There should be a general strike if Tory MP Liz Truss becomes prime minister on 5 September and pursues the harsh anti-union policies she has announced recently.
That’s the view of Mick Lynch, secretary general of the RMT rail union, who says: ‘Truss is proposing to make effective trade unionism illegal in Britain and to rob working people of a key democratic right. If these proposals become law, there will be the biggest resistance mounted by the entire trade union movement, rivalling the general strike of 1926, the Suffragettes and Chartism.’
Truss has promised Conservative party members that she will pass a law requiring minimum service levels (including staffing levels) on critical national infrastructure, within 30 days of becoming prime minister.
This change, which could affect railway workers, postal workers, energy workers and people working in the NHS, finance and IT, could make trying to ‘go on strike’ pointless, as so many people would not be allowed to strike because they were legally required to work.

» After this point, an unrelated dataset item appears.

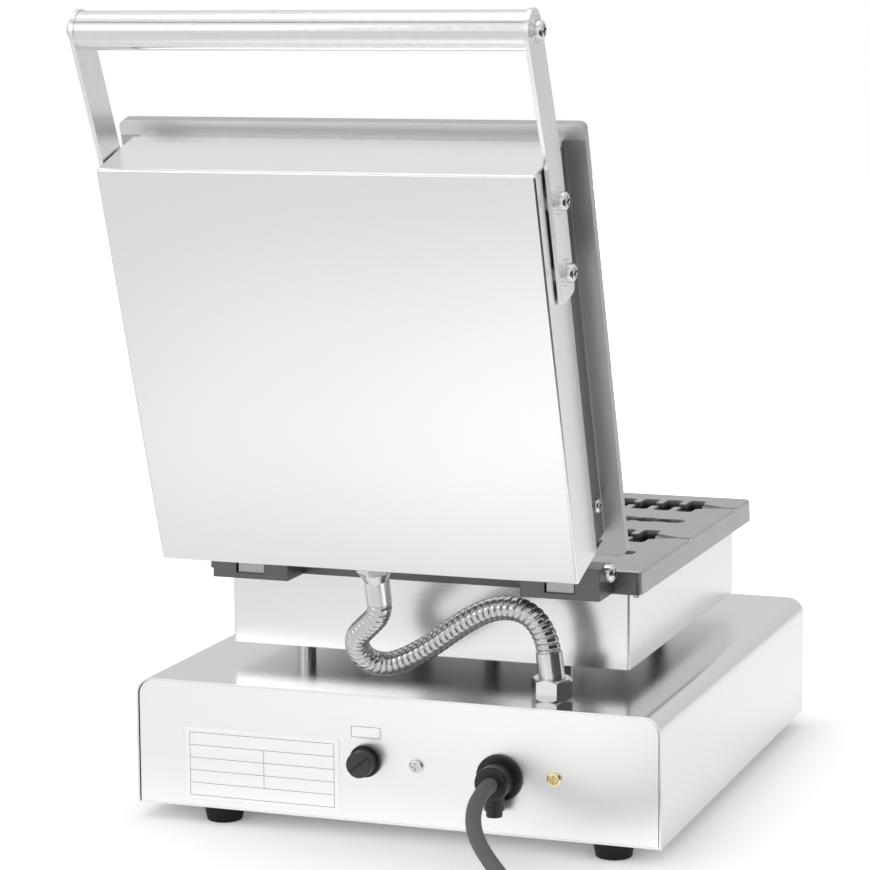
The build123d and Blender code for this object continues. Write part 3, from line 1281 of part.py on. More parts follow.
def conduit_hose():
    """Strip-wound metal hose: each turn a raised band and a groove, with its bore."""
    path, radii = hose_route()
    ribs = round(path.length / HOSE_RIB_PITCH)
    groove = HOSE_RADIUS - HOSE_GROOVE
    profile = [(0.0, groove), (0.1, HOSE_RADIUS), (0.7, HOSE_RADIUS), (0.86, groove)]
    stations = [((rib + share) / ribs, radius) for rib in range(ribs) for share, radius in profile]
    stations.append((1.0, groove))
    outer, inner = [], []
    for share, radius in stations:
        plane = Plane(origin=path @ share, x_dir=(0, 1, 0), z_dir=path % share)
        outer.append(Wire.make_circle(radius, plane))
        inner.append(Wire.make_circle(HOSE_BORE, plane))
    pieces = []
    step = len(profile) * HOSE_LOFT_RIBS
    for first in range(0, len(stations) - 1, step):
        last = first + step + 1
        body = Solid.make_loft(outer[first:last], ruled=True)
        bore = Solid.make_loft(inner[first : last : len(profile)], ruled=True)
        pieces.append(body - bore)
    print("hose length", round(path.length, 1), "ribs", ribs, "radii", [round(r, 1) for r in radii])
    return pieces[0].fuse(*pieces[1:])


# Cord


def cord_start():
    """Floor of the gland's socket, where the cord's free stretch begins."""
    return rear_point(GLAND_X, GLAND_Z, GLAND_FLANGE + GLAND_BODY - GLAND_SOCKET)


def half_turn(start, radius, rise, side):
    """Half turn of the coil from a start point, and where it ends."""
    end = start + Vector(COIL_HAND * side * 2 * radius, 0, rise)
    middle = (start + end) * 0.5 + Vector(0, side * math.hypot(radius, rise / 2), 0)
    return ThreePointArc(start, middle, end), end


def coil_path():
    """Path of the put-away coil: in on the worktop, up a layer, out again, then the tail to the plug."""
    cx, cy = COIL_CENTRE
    here = Vector(cx - COIL_HAND * COIL_RADIUS, cy, CORD_RADIUS + CORD_LIFT)
    spiral = [COIL_RADIUS - step * COIL_PITCH / 2 for step in range(COIL_HALF_TURNS + 1)]
    turns = [(radius, 0.0) for radius in spiral[:-1]]
    turns.append((spiral[-1], COIL_LAYER_RISE))
    turns += [(radius, 0.0) for radius in reversed(spiral[1:-1])]
    edges = []
    side = 1
    for radius, rise in turns:
        edge, here = half_turn(here, radius, rise, side)
        edges.append(edge)
        side = -side
    climb = PLUG_RADIUS + CORD_LIFT - here.Z
    tail = [here + Vector(0, step * TAIL_RUN, climb * (step > 1)) for step in range(4)]
    path, _ = smooth_route([(point.X, point.Y, point.Z) for point in tail])
    return Wire(edges + path.edges())


def coil_gap():
    """Least gap of the coil's tube to itself, measured on points along its path."""
    path = coil_path()
    count = 700
    points = [path @ (i / count) for i in range(count + 1)]
    skip = math.ceil(6 * CORD_RADIUS / (path.length / count))
    least = min(
        (points[i] - points[j]).length
        for i in range(0, count + 1, 2)
        for j in range(i + skip, count + 1)
    )
    return least - 2 * CORD_RADIUS


def cord_run_path():
    """Route of the cord from the gland to the start of the coil."""
    start = coil_path() @ 0
    return smooth_route([cord_start()] + CORD_ROUTE + [(start.X, start.Y, start.Z)])


def cord_run():
    """Free stretch of the cord."""
    path, radii = cord_run_path()
    tube = tube_along(path, CORD_RADIUS)
    expected = math.pi * CORD_RADIUS**2 * path.length
    print("cord run", round(path.length, 1), "volume share", round(tube.volume / expected, 4))
    print("cord radii", [round(r, 1) for r in radii])
    return tube


def cord_coil():
    """Put-away coil of the cord and its tail, one unbroken tube."""
    path = coil_path()
    print("coil length", round(path.length, 1), "least gap", round(coil_gap(), 2))
    return tube_along(path, CORD_RADIUS)


def plug_frame():
    """Plane at the coil's free end, along which the plug points."""
    path = coil_path()
    end = path @ 1
    return Plane(origin=end, z_dir=path % 1)


def plug_body():
    """Round moulded mains plug with a tapered neck, drawn along +Z from the cord's end."""
    plug = Pos(0, 0, PLUG_NECK / 2) * Cone(CORD_RADIUS + 1.2, PLUG_NECK_RADIUS, PLUG_NECK)
    shoulder = Pos(0, 0, PLUG_NECK + 4) * Cone(PLUG_NECK_RADIUS, PLUG_RADIUS, 8)
    body = Pos(0, 0, PLUG_NECK + 8) * extrude(Circle(PLUG_RADIUS), amount=PLUG_BODY - 8)
    return plug + shoulder + body


def plug_pins():
    """Two round pins of the plug."""
    base = PLUG_NECK + PLUG_BODY
    pins = []
    for side in (-1, 1):
        x = side * PLUG_PIN_SPREAD / 2
        pin = rod(PLUG_PIN_RADIUS, (x, 0, base), (x, 0, base + PLUG_PIN_LENGTH))
        pins.append(fillet(pin.edges().sort_by(Axis.Z)[-1], 1.0))
    return pins


# Writing the parts


def frame_shift():
    """Y of the middle of the object without its cord, from the knobs' faces to the open grip."""
    front = -PANEL_OUTER - CONTROL_PLATE_THICKNESS - KNOB_STANDOFF - KNOB_LENGTH
    y, z = lid_point(GRIP_FROM_HINGE, GRIP_UP)
    grip = opened_point((0, y, z))
    return (front + grip[1] + ARM_WIDTH / 2) / 2


SHIFT = Pos(0, -frame_shift(), 0)


def write(name, shape):
    """Move a part, or a group of separate solids, to the row's origin and write it."""
    pieces = shape if isinstance(shape, list) else [shape]
    solids = []
    for piece in pieces:
        solids += (SHIFT * piece).solids()
    whole = solids[0] if len(solids) == 1 else Compound(children=solids)
    whole.label = name
    export_step(whole, "parts/" + name + ".step")


def write_lid(name, shape):
    """Write a lid piece that is drawn closed at its open place."""
    pieces = shape if isinstance(shape, list) else [shape]
    write(name, [opened(piece) for piece in pieces])


def write_base():
    """Write the base, its panels and feet."""
    write("base_housing", base_housing())
    write("rear_panel", rear_panel())
    write("front_panel", end_panel(False, control_holes()))
    write("control_plate", control_plate())
    write("bottom_plate", bottom_plate())
    write("rubber_feet", [rubber_foot(x, y) for x, y in FOOT_PLACES])
    write("foot_screws", [foot_screw(x, y) for x, y in FOOT_PLACES])
    write("terminal_block", terminal_block())
    write("wiring_loom", wiring_loom())


def write_heater_box():
    """Write the standoffs, the box and all that is in it."""
    write("standoffs", [standoff(x, y) for x, y in STANDOFF_PLACES])
    write("standoff_bolts", [standoff_bolt(x, y) for x, y in STANDOFF_PLACES])
    write("wiring_tube", wiring_tube())
    write("lower_box", lower_box())
    write("lower_plate", lower_plate())
    write("rim_screws", [rim_screw(x, y) for x, y in RIM_SCREW_PLACES])
    write("lower_heater", heater(BOSS_BOTTOM))
    write("lower_heater_clamps", [heater_clamp(row, BOSS_BOTTOM, -1) for row in (-1, 1)])
    write("plate_bolts", [plate_bolt(x, y) for x, y in CLAMP_BOLT_PLACES])
    write("lower_insulation", lower_insulation())
    write("sensor_capillary", sensor_capillary())
    write("hinge_bolts", [hinge_bolt(side) for side in (-1, 1)])
    write("hinge_nuts", [hinge_nut(side) for side in (-1, 1)])


def write_rear_fittings():
    """Write what is fixed in the rear panel."""
    write("reset_bushing", reset_bushing())
    write("limit_switch", limit_switch())
    write("reset_pin", reset_pin())
    write("reset_cap", reset_cap())
    write("cable_gland", cable_gland())
    write("gland_clamp_screw", gland_clamp_screw())
    write("gland_nut", gland_nut())
    write("earth_screw", rear_screw(EARTH_X, EARTH_Z, 12))
    write("panel_screw", rear_screw(PANEL_SCREW_X, PANEL_SCREW_Z, 8))
    rating_plate = rear_label(LABEL_X, LABEL_Z, LABEL_WIDTH, LABEL_HEIGHT)
    reset_label = rear_label(RESET_X, RESET_Z + RESET_LABEL_RISE, RESET_LABEL_WIDTH, RESET_LABEL_HEIGHT)
    write("rear_labels", [rating_plate, reset_label])


def write_controls():
    """Write the front controls."""
    write("thermostat_body", control_body(-1, THERMOSTAT_SIZE))
    write("timer_body", control_body(1, TIMER_SIZE))
    write("temperature_shaft", control_shaft(-1))
    write("timer_shaft", control_shaft(1))
    write("temperature_knob", control_knob(-1))
    write("timer_knob", control_knob(1))
    write("power_lamp", pilot_lamp(-1))
    write("heating_lamp", pilot_lamp(1))


def write_lid_parts():
    """Write the lid, its heater and the handle."""
    write_lid("upper_plate", upper_plate())
    write_lid("lid_cover", lid_cover())
    clamp_screws = [upper_clamp_screw(x, y) for x, y in CLAMP_BOLT_PLACES]
    write_lid("lid_screws", clamp_screws + [side_screw(side) for side in (-1, 1)])
    level = UPPER_FACE + UPPER_BODY
    write_lid("upper_heater", heater(level))
    write_lid("upper_heater_clamps", [heater_clamp(row, level, 1) for row in (-1, 1)])
    write_lid("upper_insulation", upper_insulation())
    write_lid("handle_arm_left", handle_arm(1))
    write_lid("handle_arm_right", handle_arm(-1))
    write_lid("handle_grip", handle_grip())
    places = arm_screw_places()
    sides = (-1, 1)
    write_lid("handle_screws", [handle_screw(side, place) for side in sides for place in places])
    outer = ARM_OUTER + WASHER_THICKNESS
    write_lid(
        "handle_washers", [ring(side, ARM_OUTER, outer, place, WASHER_RADIUS) for side in sides for place in places]
    )
    write_lid(
        "handle_spacers",
        [ring(side, BOX_WIDTH / 2, ARM_INNER, place, WASHER_RADIUS) for side in sides for place in places[:2]],
    )


def write_conduit():
    """Write the conduit hose and its fittings."""
    write("conduit_nut", conduit_nut())
    write("conduit_sleeve_lower", conduit_sleeve_lower())
    write_lid("conduit_sleeve_upper", conduit_sleeve_upper())
    write("conduit_hose", conduit_hose())


def write_cord():
    """Write the mains cord, its coil and its plug."""
    write("cord_run", cord_run())
    write("cord_coil", cord_coil())
    frame = plug_frame().location
    write("plug_body", frame * plug_body())
    write("plug_pins", [frame * pin for pin in plug_pins()])


write_base()
write_heater_box()
write_rear_fittings()
write_controls()
write_lid_parts()
write_conduit()
write_cord()
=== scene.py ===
"""Studio scene of a countertop waffle-on-a-stick maker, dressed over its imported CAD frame."""

import logging
import math
from dataclasses import dataclass
from enum import Enum

import bmesh
import bpy
from mathutils import Matrix, Vector


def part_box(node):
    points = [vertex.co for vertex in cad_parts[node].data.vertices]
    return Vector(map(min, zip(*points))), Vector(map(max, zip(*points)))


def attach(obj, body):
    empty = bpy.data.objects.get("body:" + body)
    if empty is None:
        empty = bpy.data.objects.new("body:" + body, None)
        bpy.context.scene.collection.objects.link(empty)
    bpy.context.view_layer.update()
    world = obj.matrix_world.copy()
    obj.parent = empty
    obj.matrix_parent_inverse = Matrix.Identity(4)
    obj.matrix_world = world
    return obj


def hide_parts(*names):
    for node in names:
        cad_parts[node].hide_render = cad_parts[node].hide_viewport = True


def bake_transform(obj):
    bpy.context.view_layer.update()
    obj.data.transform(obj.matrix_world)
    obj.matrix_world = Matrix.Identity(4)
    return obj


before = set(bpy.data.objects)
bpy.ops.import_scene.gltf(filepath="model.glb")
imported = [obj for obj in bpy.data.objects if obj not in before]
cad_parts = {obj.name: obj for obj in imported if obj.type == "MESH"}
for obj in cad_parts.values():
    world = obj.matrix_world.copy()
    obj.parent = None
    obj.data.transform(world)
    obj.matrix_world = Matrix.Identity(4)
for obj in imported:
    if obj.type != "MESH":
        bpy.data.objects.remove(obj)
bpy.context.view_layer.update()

log = logging.getLogger("waffle_maker")

MM = 1000.0
CURVE_STEPS = 12

Pair = tuple[float, float]
Point = tuple[float, float, float]
Colour = tuple[float, float, float]
Levels = tuple[Pair, ...]
Bar = tuple[Vector, Vector]
Socket = bpy.types.NodeSocket
Node = bpy.types.Node
Finish = bpy.types.Material
Piece = bpy.types.Object


def base_centre() -> Vector:
    """Middle of the base housing, the point that drawn places are measured from."""
    low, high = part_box("base_housing")
    return (Vector(low) + Vector(high)) / 2


def placed(x: float, y: float, z: float) -> Vector:
    """Point in metres, from millimetres right of and behind the base's middle and above the floor."""
    return Vector((x, y, z)) / MM + Vector((0.0, base_centre().y, 0.0))


def stand(name: str, data: bpy.types.ID) -> Piece:
    """Put a new object into the scene.

    Args:
        name: Name of the object.
        data: Its mesh, curve, lamp or camera.

    Returns:
        The new object.
    """
    made = bpy.data.objects.new(name, data)
    bpy.context.scene.collection.objects.link(made)
    return made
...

While workers struggle to pay their bills, profit margins for the UK’s 350 biggest listed companies were 73 percent higher in 2021 than before the pandemic in 2019, Unite the union pointed out in June. If you leave out the energy companies, average profit margins still jumped 52 percent, despite lower sales.

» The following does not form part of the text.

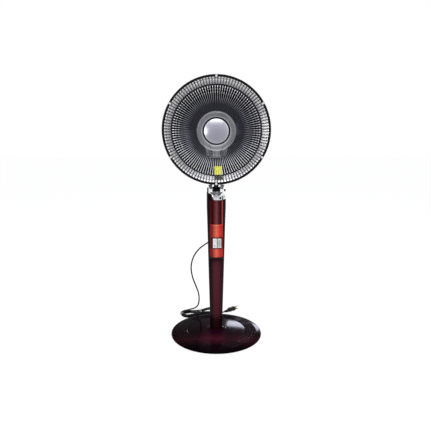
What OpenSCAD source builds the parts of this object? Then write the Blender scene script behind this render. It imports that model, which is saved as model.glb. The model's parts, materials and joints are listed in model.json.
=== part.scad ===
// Parabolic heater on a pillar: a round weighted base, a tapered column with its switches, a swing
// neck with a tilt joint, and a dish with a wire guard and a keyhole-shaped heating tube.
// All sizes are in millimetres. +Z is up, the front faces -Y, and the origin is on the floor at the
// centre of the base. Sizes of the head are given as a radius from its axis and a forward distance
// from the swing axis, which grows towards the front.

/* [Base] */
// Diameter of the base
base_d = 370; // [350:5:400]
// Height of the top of the rounded edge
base_edge_h = 15; // [14:1:18]
// Rise of the dome above the rounded edge
dome_rise = 13; // [11:1:20]
// Radial depth of the rounded edge
edge_round = 5; // [4:1:8]
// Wall of the base cover
base_wall = 3; // [2:0.5:3.5]
// Height of the feet, the gap under the base
floor_gap = 3; // [2.5:0.5:4]
// Height of the raised collar round the column's foot
collar_h = 5; // [4:1:8]
// Number of round ridges on the dome
ridge_count = 5; // [0:1:6]
// Distance between two ridges
ridge_pitch = 9.5; // [7:0.5:11]
// Height of a ridge
ridge_h = 1; // [0.4:0.1:1.4]
// Radius where the ridges start
ridge_r0 = 118; // [90:1:125]
// Thickness of the bottom plate
bottom_t = 2.5; // [2:0.5:3]
// Diameter of the cast weight
weight_d = 300; // [280:5:310]
// Thickness of the cast weight
weight_t = 9; // [6:0.5:9.5]
// Diameter of a foot
foot_d = 24; // [18:1:28]
// Number of feet
foot_count = 5; // [4:1:6]
// Distance of a foot from the centre
foot_pcd_r = 150; // [120:5:155]
// Number of screws in the bottom plate
bottom_screw_count = 6; // [4:1:8]
// Distance the tip-over plunger travels
tip_travel = 6; // [4:1:6]

/* [Column] */
// Radius of the column at the base
col_foot_r = 24.5; // [23:0.5:26]
// Radius of the column at the top
col_top_r = 37.6; // [37:0.2:40]
// Wall of the column shells
col_wall = 3.2; // [2.6:0.2:3.4]
// Height at which the taper ends
taper_top_z = 540; // [530:5:545]
// Height of the column's top edge
col_top_z = 572; // [568:1:580]
// Height of the raised shoulder at the left of the top edge
shoulder_z = 597; // [590:1:597]
// Outer diameter of the steel pole
pole_d = 22; // [19:1:22]
// Wall of the steel pole
pole_wall = 1.5; // [1:0.25:2.5]
// Width of the inlaid front strip
strip_w = 52; // [48:1:54]
// Thickness of the inlaid panels
panel_t = 1.6; // [1.2:0.2:1.8]
// Bottom of the control plate
plate_z0 = 332; // [320:1:345]
// Top of the control plate
plate_z1 = 472; // [462:1:485]
// Height of the switch block's centre
switch_z = 400; // [395:1:410]
// Sideways place of the switch block's centre
switch_x = 3.5; // [0:0.5:4]
// Width of one rocker
rocker_w = 15.4; // [13:0.2:15.8]
// Height of one rocker
rocker_h = 37; // [32:1:39]
// Tilt of a rocker to each side
rocker_tilt = 6; // [4:1:7]

/* [Swing drive] */
// Height of the underside of the neck
neck_z0 = 551; // [548:1:554]
// Diameter of the swing shaft
shaft_d = 12; // [10:0.5:13]
// Bore of the swing shaft for the wires
shaft_bore = 6; // [4:0.5:7]
// Teeth of the swing gear
gear_teeth = 36; // [36:12:48]
// Teeth of the motor pinion
pinion_teeth = 12; // [12:1:14]
// Distance between the swing shaft and the motor shaft
gear_centres = 22; // [20:0.5:22]
// Face width of the gears
gear_t = 8; // [5:0.5:9]
// Diameter of the swing motor
motor_d = 38; // [34:1:38]
// Height of the swing motor
motor_h = 17; // [14:1:18]
// Length of the bush
bush_len = 20; // [14:1:21]

/* [Neck] */
// Radius of the neck
neck_r = 35.6; // [34:0.2:35.6]
// Height of the tilt axis
tilt_z = 606; // [602:1:610]
// Width of the knuckle between the ears
knuckle_w = 30; // [26:1:32]
// Radius of the knuckle
knuckle_r = 15; // [13:0.5:16]
// Radius of the rounded tops of the ears
ear_r = 26; // [24:1:28]
// Half distance between the flats on the ears
flat_x = 30; // [28:0.5:31]
// Diameter of the tilt bolt
tilt_bolt_d = 8; // [6:0.5:8]
// Diameter of the tilt knob
knob_d = 20; // [16:1:20]
// Width of the tilt arm
arm_w = 11; // [8:0.5:14]

/* [Head] */
// Height of the head's centre
head_z = 840; // [830:1:850]
// Outer radius of the head's rim
rim_r = 200; // [196:1:205]
// Width of the rim's front lip
rim_lip_w = 9; // [7:0.5:10]
// Focal length of the reflector
dish_f = 75; // [70:1:85]
// Radius of the bowl inside its outer zone
bowl_r = 156; // [150:1:160]
// Forward distance of the bowl's edge
bowl_edge_h = 55; // [52:1:58]
// Sheet thickness of the dish and the pan
sheet_t = 1.2; // [0.8:0.1:1.5]
// Gap between the dish and the rear pan
pan_gap = 10; // [9:0.5:12]
// Number of slots in the rear pan
pan_slots = 24; // [12:2:30]
// Radius of the rear housing
housing_r = 85; // [82:1:88]
// Forward distance of the back of the rear housing
housing_back = -78; // [-86:1:-74]
// Wall of the rear housing
housing_wall = 2.5; // [2:0.1:3]
// Number of radial guard wires
wire_count = 108; // [72:12:120]
// Diameter of a guard wire
wire_d = 2.2; // [1.8:0.1:2.2]
// Diameter of the guard's rings
ring_d = 4; // [3:0.2:4.4]
// Rise of the guard's dome
guard_rise = 40; // [34:1:44]
// Radius of the middle ring of the guard
mid_ring_r = 165; // [150:1:172]
// Radius of the centre badge
badge_r = 44; // [42:0.5:47]
// Crown of the centre badge
badge_crown = 11; // [7:1:14]
// Number of rim clips
clip_count = 6; // [4:2:8]
// Width of a rim clip
clip_w = 7; // [6:0.5:12]

/* [Heating tube] */
// Radius of the tube's ring
tube_ring_r = 61; // [57:0.5:63]
// Diameter of the quartz tube
tube_d = 18; // [15:0.5:19]
// Wall of the quartz tube
tube_wall = 1.5; // [1:0.1:2]
// Diameter of the filament
filament_d = 4; // [2:0.5:5]
// Half angle of the ring's opening
tube_open = 45; // [43:1:47]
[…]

‘Sympathy strikes’ by workers has been illegal in the UK since 1992; ‘sympathy strike-breaking’ by corporations is not.
A general strike could still be legal if there were many, many strikes, co-ordinated to be at the same time, by groups of workers each with their own grievances against their employers.
It’s not clear how a general strike, the most powerful form of nonviolent action, would turn out.
Rosa Luxemburg, an advocate of ‘the mass strike’, pointed out in 1904: ‘Historically, the errors committed by a truly revolutionary movement are infinitely more fruitful than the infallibility of the cleverest Central Committee.’